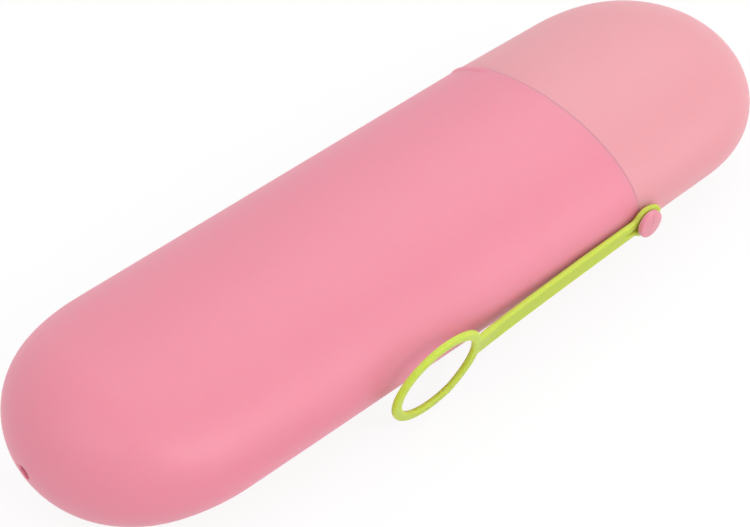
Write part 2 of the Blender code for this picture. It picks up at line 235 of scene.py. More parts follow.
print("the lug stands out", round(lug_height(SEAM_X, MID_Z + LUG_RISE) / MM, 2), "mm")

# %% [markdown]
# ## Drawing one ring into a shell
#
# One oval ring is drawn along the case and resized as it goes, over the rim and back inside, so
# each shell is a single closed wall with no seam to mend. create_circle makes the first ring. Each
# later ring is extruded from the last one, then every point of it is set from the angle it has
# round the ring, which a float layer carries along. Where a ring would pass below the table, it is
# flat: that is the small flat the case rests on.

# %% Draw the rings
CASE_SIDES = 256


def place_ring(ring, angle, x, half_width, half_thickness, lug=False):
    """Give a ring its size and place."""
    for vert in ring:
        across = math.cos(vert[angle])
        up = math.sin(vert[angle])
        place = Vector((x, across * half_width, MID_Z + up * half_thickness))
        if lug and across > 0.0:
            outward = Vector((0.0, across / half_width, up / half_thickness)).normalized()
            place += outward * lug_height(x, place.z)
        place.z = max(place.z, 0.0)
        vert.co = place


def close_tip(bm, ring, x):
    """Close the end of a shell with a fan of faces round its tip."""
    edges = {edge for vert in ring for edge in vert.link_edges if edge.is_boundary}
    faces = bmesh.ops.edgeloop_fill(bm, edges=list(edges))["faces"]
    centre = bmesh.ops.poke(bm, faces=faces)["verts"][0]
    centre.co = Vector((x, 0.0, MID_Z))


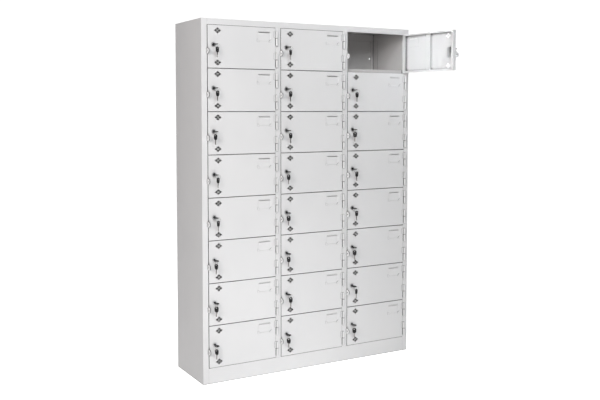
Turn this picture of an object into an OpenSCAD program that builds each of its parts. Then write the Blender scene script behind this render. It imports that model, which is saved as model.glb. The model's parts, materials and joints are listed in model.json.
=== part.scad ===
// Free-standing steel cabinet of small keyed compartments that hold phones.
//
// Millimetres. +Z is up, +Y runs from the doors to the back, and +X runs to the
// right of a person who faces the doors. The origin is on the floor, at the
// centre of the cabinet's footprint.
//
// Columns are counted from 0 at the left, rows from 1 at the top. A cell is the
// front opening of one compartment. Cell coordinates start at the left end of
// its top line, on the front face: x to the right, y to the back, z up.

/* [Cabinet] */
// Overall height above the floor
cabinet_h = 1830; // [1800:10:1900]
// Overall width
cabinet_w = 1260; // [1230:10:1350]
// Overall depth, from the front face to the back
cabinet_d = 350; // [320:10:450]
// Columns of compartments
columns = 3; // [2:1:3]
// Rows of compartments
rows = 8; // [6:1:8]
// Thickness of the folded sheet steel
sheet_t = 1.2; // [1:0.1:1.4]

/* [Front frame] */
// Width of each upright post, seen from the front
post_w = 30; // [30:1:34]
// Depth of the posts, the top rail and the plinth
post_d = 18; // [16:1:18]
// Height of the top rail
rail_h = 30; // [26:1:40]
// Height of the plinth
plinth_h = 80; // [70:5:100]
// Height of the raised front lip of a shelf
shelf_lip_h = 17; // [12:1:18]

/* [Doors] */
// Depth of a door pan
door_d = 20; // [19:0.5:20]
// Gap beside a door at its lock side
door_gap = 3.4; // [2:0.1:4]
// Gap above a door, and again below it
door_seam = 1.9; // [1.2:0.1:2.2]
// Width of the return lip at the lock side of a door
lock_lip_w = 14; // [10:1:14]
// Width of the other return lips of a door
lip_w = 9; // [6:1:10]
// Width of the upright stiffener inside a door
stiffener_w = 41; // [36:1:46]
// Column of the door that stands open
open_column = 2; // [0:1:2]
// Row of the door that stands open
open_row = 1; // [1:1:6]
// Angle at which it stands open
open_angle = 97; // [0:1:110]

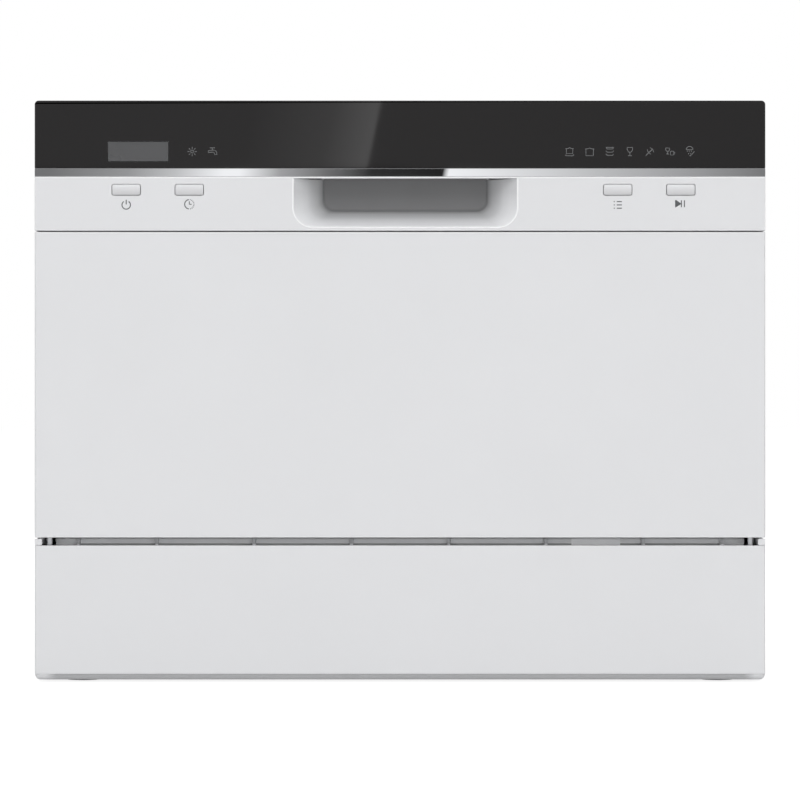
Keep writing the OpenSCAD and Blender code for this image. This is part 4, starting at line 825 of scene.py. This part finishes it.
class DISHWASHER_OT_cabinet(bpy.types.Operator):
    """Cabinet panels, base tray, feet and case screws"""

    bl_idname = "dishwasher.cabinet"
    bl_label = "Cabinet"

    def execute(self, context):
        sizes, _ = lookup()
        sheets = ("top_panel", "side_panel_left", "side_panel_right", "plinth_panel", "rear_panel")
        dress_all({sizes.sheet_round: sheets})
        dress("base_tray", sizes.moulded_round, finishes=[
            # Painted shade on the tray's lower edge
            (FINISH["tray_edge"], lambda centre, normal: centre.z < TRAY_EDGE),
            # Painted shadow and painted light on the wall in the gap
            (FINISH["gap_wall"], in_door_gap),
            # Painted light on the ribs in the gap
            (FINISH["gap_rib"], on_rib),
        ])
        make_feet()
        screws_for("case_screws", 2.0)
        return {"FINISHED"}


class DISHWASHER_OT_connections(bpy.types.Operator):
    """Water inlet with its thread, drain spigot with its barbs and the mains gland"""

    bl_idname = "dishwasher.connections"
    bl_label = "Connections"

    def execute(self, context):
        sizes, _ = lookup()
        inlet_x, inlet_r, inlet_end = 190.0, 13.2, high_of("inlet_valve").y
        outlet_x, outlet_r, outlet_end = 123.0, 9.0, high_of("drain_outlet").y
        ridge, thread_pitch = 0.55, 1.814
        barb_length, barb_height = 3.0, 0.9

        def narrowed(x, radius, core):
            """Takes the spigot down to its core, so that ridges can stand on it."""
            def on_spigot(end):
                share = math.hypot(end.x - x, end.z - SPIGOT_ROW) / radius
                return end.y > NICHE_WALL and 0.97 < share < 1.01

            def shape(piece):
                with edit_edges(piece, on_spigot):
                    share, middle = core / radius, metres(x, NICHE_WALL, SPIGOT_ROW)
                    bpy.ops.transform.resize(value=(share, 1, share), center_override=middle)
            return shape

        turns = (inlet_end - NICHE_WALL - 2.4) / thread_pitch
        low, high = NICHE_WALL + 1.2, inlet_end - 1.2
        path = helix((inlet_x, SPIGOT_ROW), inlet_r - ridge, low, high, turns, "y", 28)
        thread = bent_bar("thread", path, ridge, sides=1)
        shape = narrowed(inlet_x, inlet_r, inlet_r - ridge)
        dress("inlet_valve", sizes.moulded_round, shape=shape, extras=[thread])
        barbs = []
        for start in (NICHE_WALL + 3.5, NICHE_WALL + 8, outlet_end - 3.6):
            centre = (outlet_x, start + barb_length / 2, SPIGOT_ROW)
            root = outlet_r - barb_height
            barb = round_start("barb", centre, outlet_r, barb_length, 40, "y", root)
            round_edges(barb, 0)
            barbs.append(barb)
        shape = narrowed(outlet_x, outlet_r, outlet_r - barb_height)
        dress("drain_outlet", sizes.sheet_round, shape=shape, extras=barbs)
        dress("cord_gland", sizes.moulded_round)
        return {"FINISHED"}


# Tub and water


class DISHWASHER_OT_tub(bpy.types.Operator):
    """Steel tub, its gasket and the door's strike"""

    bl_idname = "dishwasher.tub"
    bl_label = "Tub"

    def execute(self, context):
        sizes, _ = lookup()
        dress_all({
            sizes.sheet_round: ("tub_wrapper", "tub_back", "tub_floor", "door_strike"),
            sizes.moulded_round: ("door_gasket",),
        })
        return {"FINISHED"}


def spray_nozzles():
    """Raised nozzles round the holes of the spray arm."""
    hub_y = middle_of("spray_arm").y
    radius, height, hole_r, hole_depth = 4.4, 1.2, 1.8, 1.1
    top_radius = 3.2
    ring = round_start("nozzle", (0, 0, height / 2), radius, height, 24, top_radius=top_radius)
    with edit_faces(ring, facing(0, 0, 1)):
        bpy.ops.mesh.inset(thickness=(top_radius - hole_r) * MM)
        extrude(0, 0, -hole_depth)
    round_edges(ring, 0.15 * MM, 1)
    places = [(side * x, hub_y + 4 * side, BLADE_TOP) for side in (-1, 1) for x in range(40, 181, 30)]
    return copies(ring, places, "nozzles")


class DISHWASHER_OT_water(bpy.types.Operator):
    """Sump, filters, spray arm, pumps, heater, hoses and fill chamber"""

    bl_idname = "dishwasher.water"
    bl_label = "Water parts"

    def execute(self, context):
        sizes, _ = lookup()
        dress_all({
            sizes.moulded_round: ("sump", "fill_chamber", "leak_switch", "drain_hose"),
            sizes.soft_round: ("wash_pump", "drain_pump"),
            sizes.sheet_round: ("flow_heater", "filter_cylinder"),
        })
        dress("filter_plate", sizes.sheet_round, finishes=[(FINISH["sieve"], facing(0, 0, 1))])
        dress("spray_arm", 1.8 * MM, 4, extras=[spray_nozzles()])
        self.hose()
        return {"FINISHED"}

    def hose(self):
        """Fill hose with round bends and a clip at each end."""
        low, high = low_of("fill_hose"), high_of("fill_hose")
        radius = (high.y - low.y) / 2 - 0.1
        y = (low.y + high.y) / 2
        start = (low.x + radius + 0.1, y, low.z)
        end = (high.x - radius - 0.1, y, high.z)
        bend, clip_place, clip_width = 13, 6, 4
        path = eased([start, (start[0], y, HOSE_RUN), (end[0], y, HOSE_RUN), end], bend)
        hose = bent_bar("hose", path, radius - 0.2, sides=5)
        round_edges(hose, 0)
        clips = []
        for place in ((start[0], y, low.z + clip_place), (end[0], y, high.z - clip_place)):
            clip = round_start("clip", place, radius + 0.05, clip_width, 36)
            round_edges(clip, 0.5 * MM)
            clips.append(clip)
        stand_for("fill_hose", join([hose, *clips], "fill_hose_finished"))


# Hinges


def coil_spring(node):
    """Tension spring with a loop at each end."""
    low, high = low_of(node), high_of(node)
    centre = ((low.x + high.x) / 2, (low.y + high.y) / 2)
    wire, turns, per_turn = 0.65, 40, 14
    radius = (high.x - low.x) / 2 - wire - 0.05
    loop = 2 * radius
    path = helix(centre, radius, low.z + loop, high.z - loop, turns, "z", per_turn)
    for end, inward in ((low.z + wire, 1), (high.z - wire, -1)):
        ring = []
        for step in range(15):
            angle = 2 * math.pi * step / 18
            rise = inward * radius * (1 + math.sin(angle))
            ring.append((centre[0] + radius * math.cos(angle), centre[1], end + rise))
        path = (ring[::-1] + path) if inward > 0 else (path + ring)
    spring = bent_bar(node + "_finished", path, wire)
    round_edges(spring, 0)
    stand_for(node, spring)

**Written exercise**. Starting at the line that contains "Turn this picture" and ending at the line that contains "back, z up.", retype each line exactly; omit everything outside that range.

**Task solution**.
Turn this picture of an object into an OpenSCAD program that builds each of its parts. Then write the Blender scene script behind this render. It imports that model, which is saved as model.glb. The model's parts, materials and joints are listed in model.json.
=== part.scad ===
// Free-standing steel cabinet of small keyed compartments that hold phones.
//
// Millimetres. +Z is up, +Y runs from the doors to the back, and +X runs to the
// right of a person who faces the doors. The origin is on the floor, at the
// centre of the cabinet's footprint.
//
// Columns are counted from 0 at the left, rows from 1 at the top. A cell is the
// front opening of one compartment. Cell coordinates start at the left end of
// its top line, on the front face: x to the right, y to the back, z up.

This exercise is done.